** REQUIRED WORK **
Search the data below for the word "with" and copy each line that holds it.

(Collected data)
..........

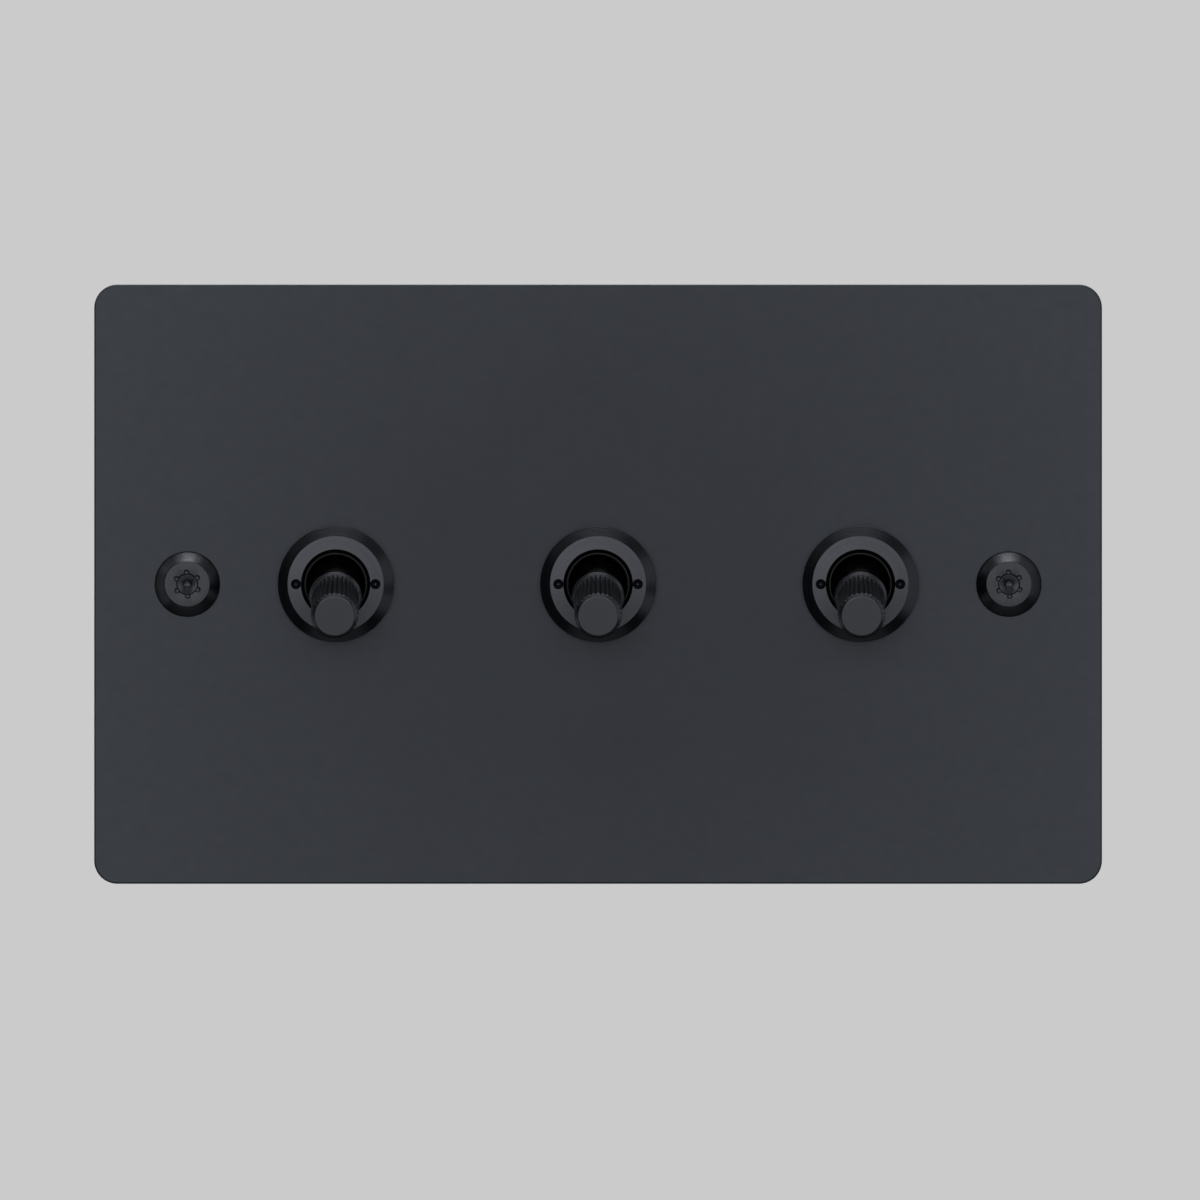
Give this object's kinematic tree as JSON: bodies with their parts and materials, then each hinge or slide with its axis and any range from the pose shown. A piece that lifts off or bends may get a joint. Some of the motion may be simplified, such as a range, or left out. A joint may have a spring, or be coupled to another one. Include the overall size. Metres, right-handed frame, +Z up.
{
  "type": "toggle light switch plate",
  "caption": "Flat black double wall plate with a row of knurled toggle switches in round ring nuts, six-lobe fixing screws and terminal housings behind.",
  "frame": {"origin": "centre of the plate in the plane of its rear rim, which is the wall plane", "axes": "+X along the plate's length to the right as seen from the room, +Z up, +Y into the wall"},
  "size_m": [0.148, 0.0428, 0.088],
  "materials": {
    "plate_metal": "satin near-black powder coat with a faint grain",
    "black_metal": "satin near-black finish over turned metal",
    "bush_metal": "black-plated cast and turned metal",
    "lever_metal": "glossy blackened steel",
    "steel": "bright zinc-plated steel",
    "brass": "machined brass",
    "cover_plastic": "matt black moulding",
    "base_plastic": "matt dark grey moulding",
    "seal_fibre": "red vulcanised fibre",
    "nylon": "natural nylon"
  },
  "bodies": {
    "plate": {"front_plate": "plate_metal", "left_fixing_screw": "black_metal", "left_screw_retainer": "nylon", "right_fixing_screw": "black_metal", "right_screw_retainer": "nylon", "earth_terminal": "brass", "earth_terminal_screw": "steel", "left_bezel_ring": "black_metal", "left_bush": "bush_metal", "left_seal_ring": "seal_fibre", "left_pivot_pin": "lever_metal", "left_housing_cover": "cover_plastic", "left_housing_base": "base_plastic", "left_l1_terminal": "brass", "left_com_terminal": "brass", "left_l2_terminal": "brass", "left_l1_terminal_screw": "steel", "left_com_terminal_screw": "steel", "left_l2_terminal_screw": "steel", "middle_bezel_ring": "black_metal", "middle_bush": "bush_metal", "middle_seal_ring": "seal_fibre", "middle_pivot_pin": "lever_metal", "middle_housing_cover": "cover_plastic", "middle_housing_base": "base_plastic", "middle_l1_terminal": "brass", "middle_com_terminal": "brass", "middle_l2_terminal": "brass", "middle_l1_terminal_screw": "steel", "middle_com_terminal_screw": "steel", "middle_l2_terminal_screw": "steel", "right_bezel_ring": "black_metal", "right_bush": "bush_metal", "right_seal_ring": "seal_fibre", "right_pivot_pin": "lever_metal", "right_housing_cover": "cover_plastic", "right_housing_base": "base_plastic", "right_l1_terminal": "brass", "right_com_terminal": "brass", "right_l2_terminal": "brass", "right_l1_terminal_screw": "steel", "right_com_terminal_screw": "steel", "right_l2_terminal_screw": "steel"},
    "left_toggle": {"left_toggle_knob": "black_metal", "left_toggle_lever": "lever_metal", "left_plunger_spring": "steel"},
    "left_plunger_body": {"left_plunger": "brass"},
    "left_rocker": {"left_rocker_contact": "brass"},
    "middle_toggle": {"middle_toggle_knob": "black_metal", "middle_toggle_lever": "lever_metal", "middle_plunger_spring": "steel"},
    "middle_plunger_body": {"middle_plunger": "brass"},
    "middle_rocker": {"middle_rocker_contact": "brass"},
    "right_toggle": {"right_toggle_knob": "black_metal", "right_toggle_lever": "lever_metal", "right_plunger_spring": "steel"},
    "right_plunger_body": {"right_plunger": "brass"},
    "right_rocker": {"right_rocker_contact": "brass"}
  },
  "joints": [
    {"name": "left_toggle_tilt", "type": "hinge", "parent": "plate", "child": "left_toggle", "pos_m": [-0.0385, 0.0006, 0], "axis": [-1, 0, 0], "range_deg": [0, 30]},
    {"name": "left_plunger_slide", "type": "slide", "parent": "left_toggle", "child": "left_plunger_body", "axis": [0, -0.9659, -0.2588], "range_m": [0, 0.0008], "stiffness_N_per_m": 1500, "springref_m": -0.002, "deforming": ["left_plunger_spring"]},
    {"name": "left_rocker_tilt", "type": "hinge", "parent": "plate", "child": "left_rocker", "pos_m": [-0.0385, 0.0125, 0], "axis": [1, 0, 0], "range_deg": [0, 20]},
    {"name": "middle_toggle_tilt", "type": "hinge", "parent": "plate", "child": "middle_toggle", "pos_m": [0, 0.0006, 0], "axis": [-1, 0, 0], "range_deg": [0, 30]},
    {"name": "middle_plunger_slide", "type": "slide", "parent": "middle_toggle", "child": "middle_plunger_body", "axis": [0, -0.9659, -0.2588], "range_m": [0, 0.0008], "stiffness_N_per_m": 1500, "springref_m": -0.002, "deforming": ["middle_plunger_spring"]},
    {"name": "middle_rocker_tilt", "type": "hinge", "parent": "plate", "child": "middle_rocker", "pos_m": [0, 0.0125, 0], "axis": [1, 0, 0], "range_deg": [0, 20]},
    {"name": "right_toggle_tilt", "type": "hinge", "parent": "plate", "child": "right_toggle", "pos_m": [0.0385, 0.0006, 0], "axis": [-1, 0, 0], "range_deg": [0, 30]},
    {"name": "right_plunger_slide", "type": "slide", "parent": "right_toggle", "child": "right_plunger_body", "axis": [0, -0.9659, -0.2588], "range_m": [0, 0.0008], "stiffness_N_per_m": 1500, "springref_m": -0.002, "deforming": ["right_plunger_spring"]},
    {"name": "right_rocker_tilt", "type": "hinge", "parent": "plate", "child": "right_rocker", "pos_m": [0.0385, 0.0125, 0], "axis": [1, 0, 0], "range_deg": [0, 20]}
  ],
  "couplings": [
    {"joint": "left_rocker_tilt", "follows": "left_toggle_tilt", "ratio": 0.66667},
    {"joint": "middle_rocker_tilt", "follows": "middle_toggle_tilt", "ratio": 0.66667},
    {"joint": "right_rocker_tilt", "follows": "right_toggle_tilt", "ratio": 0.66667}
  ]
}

..........

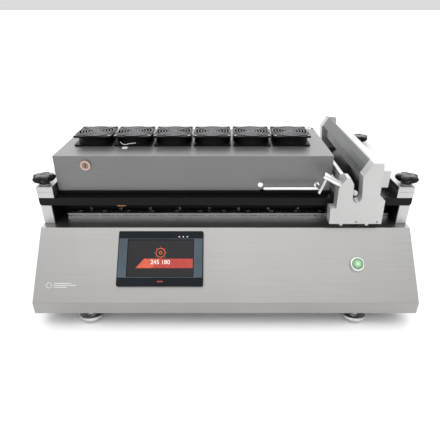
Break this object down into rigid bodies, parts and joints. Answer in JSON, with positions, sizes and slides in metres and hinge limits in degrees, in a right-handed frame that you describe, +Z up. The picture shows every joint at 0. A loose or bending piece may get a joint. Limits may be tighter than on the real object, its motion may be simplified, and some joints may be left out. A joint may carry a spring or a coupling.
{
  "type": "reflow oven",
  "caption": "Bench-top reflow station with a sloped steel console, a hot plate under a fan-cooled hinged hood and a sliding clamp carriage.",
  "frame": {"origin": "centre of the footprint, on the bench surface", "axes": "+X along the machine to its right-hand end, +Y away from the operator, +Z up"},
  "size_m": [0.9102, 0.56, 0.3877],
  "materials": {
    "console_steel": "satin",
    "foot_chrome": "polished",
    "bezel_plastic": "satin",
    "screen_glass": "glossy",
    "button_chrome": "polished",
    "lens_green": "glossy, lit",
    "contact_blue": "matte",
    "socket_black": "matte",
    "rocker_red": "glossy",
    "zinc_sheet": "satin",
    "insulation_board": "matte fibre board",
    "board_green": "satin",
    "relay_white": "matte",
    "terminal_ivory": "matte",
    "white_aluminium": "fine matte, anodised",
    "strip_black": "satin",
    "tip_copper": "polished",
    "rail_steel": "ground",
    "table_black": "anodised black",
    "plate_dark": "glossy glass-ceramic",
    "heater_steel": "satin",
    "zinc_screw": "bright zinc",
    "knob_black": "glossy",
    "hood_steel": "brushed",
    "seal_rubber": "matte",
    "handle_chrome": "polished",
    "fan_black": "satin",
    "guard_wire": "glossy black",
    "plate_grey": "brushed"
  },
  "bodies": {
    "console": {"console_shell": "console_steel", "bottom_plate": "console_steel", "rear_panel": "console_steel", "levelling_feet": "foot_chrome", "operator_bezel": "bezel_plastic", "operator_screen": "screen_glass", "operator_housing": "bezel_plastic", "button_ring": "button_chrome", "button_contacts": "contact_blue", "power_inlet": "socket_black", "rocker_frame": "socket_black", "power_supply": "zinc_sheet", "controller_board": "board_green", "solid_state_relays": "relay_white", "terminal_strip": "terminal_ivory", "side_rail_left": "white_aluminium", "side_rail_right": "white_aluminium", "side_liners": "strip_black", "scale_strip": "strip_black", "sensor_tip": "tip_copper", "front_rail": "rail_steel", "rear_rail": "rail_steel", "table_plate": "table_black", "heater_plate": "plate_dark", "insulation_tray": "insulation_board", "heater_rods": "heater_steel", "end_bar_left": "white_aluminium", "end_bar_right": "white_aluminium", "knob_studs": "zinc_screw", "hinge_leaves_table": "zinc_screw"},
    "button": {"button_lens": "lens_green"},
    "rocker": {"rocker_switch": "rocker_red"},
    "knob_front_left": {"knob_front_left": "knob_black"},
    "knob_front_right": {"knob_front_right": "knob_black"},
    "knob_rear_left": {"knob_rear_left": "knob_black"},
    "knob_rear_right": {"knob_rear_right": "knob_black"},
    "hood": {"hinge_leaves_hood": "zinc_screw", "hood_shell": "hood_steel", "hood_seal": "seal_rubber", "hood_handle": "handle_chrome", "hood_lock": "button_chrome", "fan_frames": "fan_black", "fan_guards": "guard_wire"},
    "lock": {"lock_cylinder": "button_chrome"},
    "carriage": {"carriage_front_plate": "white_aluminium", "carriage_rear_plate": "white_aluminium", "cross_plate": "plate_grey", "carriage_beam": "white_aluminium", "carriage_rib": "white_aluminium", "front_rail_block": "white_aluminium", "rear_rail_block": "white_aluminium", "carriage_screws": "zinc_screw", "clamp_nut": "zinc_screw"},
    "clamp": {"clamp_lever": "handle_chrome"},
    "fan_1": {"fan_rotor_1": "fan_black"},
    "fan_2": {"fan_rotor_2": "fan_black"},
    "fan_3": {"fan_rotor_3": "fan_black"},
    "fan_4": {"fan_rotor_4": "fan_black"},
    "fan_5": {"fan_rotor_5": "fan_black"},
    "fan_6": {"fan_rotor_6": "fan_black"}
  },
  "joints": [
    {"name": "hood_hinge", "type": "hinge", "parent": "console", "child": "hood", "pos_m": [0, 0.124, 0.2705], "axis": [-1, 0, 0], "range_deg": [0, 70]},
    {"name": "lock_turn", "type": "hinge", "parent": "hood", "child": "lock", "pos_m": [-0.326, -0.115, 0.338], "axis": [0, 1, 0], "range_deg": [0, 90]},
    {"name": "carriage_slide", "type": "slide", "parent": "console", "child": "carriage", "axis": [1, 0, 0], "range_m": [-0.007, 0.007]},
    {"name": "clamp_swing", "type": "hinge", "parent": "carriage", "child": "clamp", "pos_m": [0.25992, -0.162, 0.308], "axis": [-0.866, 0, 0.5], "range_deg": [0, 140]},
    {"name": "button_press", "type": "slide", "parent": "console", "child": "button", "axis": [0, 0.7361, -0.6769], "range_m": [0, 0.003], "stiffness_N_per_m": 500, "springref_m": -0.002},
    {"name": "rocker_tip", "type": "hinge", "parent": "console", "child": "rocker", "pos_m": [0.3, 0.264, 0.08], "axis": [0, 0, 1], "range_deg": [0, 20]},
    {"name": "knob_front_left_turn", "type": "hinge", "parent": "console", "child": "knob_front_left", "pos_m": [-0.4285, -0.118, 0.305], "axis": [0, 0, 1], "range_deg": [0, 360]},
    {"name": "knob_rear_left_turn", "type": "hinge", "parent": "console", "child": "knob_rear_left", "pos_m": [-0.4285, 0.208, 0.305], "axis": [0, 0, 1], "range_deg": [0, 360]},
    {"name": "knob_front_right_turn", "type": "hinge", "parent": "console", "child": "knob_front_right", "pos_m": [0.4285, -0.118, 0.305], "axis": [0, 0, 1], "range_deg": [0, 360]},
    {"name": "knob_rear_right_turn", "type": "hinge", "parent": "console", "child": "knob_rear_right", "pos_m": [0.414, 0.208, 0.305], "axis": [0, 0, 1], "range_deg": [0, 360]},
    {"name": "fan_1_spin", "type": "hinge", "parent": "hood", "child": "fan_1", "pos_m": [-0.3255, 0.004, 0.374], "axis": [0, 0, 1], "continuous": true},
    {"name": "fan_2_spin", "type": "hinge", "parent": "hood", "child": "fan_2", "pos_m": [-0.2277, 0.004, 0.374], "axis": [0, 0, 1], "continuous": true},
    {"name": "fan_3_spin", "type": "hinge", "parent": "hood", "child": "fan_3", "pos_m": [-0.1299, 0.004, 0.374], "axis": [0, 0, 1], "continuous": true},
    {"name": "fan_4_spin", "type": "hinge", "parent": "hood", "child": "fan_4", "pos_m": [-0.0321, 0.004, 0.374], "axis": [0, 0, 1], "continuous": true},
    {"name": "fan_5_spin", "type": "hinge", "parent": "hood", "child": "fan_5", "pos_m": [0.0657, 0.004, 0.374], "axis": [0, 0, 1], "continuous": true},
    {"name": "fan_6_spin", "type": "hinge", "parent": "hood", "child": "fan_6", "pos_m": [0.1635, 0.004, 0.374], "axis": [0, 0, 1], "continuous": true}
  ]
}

..........

** ANSWER **
Give this object's kinematic tree as JSON: bodies with their parts and materials, then each hinge or slide with its axis and any range from the pose shown. A piece that lifts off or bends may get a joint. Some of the motion may be simplified, such as a range, or left out. A joint may have a spring, or be coupled to another one. Include the overall size. Metres, right-handed frame, +Z up.
  "caption": "Flat black double wall plate with a row of knurled toggle switches in round ring nuts, six-lobe fixing screws and terminal housings behind.",
    "plate_metal": "satin near-black powder coat with a faint grain",
Break this object down into rigid bodies, parts and joints. Answer in JSON, with positions, sizes and slides in metres and hinge limits in degrees, in a right-handed frame that you describe, +Z up. The picture shows every joint at 0. A loose or bending piece may get a joint. Limits may be tighter than on the real object, its motion may be simplified, and some joints may be left out. A joint may carry a spring or a coupling.
  "caption": "Bench-top reflow station with a sloped steel console, a hot plate under a fan-cooled hinged hood and a sliding clamp carriage.",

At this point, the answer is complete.